Potencial hidrelétrico excepcional
Embora a Etiópia tenha potencial para outras formas de energia renovável, como a eólica e a solar, faz sentido que o país explore seu "potencial hidrelétrico excepcional" com o projeto GERD, diz Zumbrägel, pois a energia hidrelétrica oferece estabilidade de rede e permite a exportação de eletricidade de uma maneira que a energia solar e a eólica não conseguem oferecer sem armazenamento em larga escala.
"É realmente uma escala diferente de produção de energia", diz Wheeler. "E tudo é gerado num único local. Se for espalhado [como no caso das energias eólica e solar], haverá problemas de manutenção muito mais complexos."
Porém, os efeitos da mudança climática (chuvas imprevisíveis, secas prolongadas e aumento das temperaturas) podem tornar a geração de energia hidrelétrica mais imprevisível nas próximas décadas.
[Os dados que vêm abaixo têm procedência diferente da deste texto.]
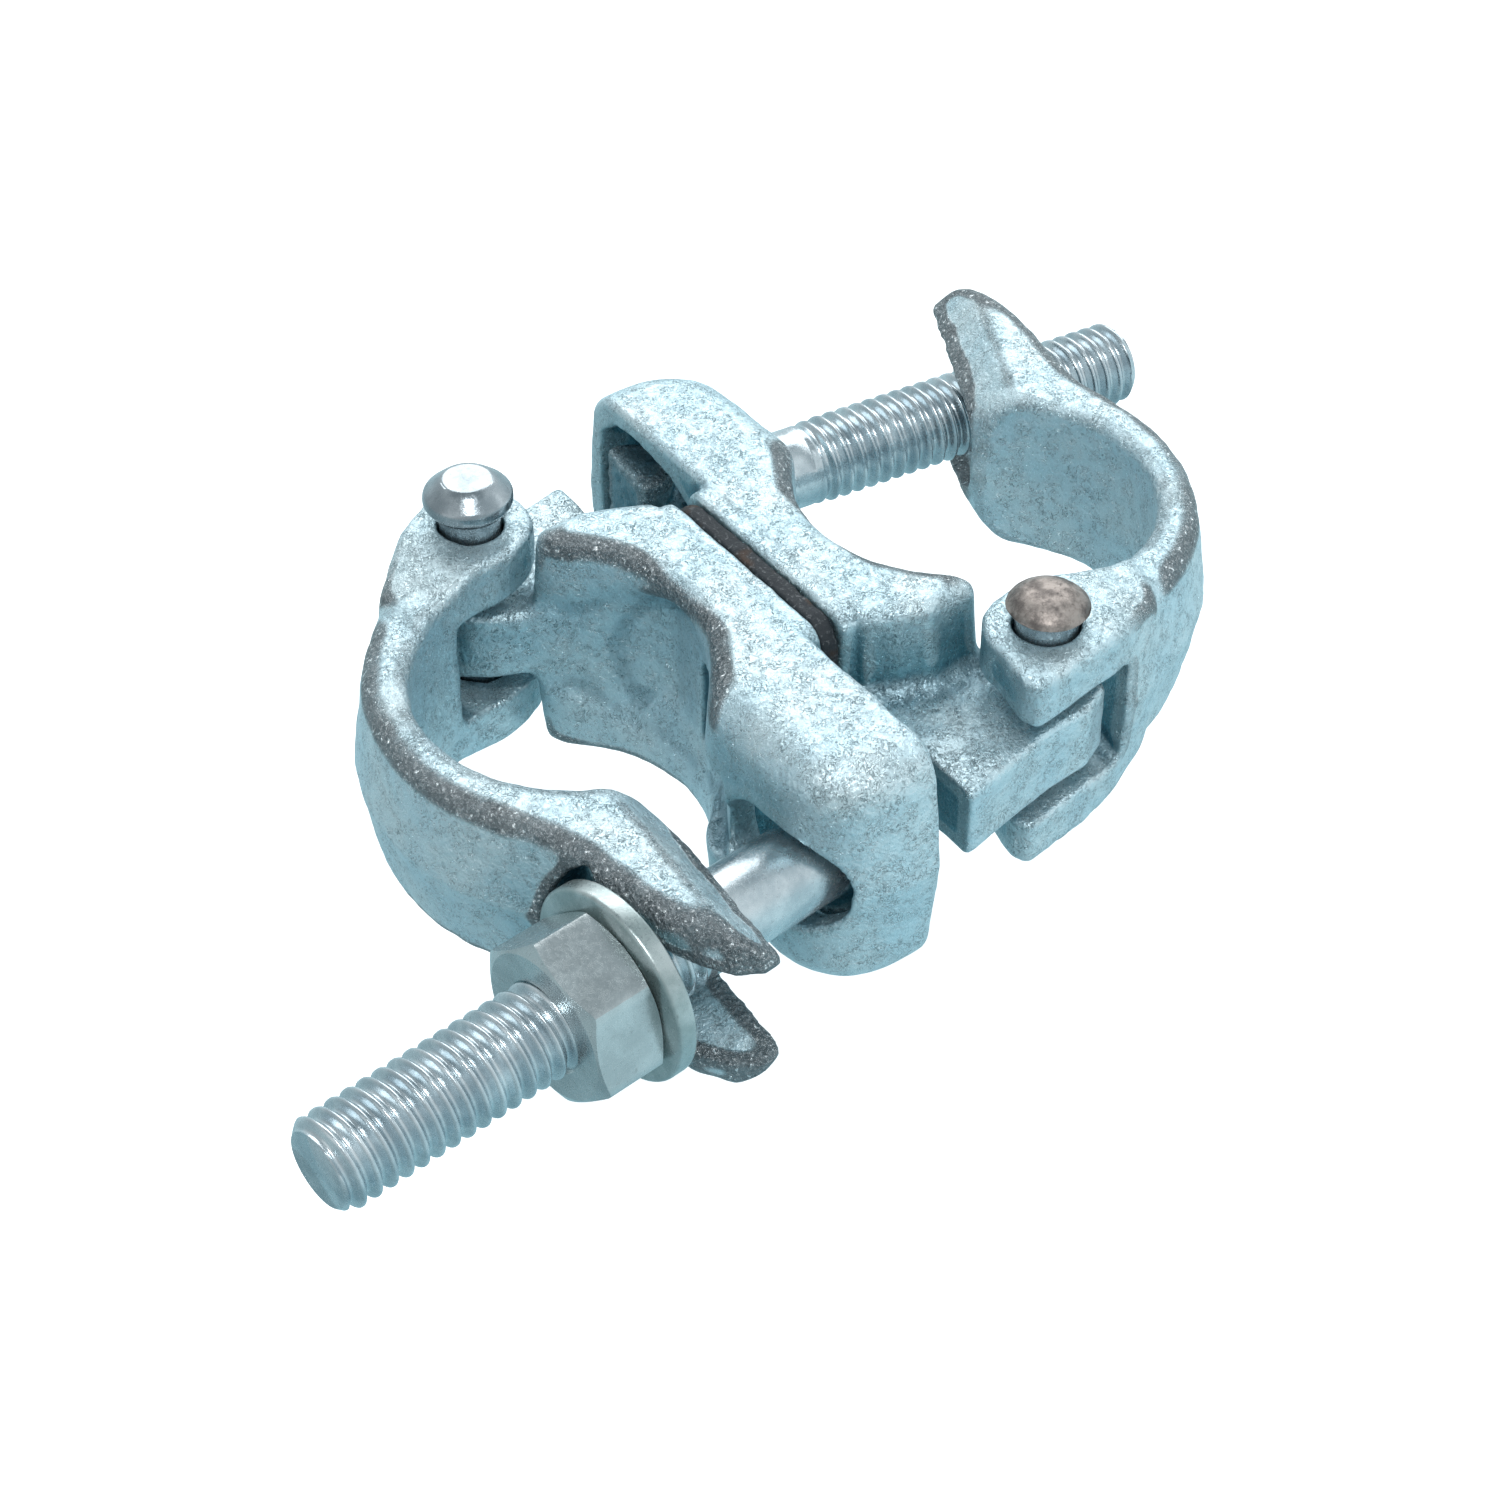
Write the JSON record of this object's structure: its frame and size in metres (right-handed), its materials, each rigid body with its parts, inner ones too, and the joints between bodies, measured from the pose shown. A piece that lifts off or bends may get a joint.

Mas Wheeler ressalva que esse pode não ser o caso da Etiópia, com a maioria das projeções para a bacia do Nilo mostrando um aumento na precipitação média, possivelmente intercalado com períodos mais longos de seca.
Pesquisadores climáticos disseram que a GERD e a Represa Alta de Assuão, no Egito, construída no século 20 para controlar a irrigação e gerar eletricidade, poderiam até mesmo ajudar a mitigar alguns efeitos da mudança climática se operadas em conjunto. As taxas de evaporação no Planalto da Etiópia são muito menores do que no clima árido e desértico do Egito, e se ambos os reservatórios funcionarem em conjunto, podem garantir água suficiente para suas respectivas necessidades.
"O papel das represas pode se tornar muito importante, assim como a Represa Alta de Assuão gerencia as secas no Egito. Qualquer represa dentro do sistema ajudará a gerenciar o risco de vários anos de seca para os países a jusante", diz Wheeler, explicando que a água armazenada na Etiópia poderia ser liberada para ajudar o Egito e o Sudão em tempos de escassez.
Porém, uma questão seria a rapidez com que a Etiópia reabasteceria o reservatório da GERD, se ele tiver sido esgotado pela seca, para reiniciar a geração de eletricidade, pois um reabastecimento rápido possivelmente prolongaria as condições de seca rio abaixo.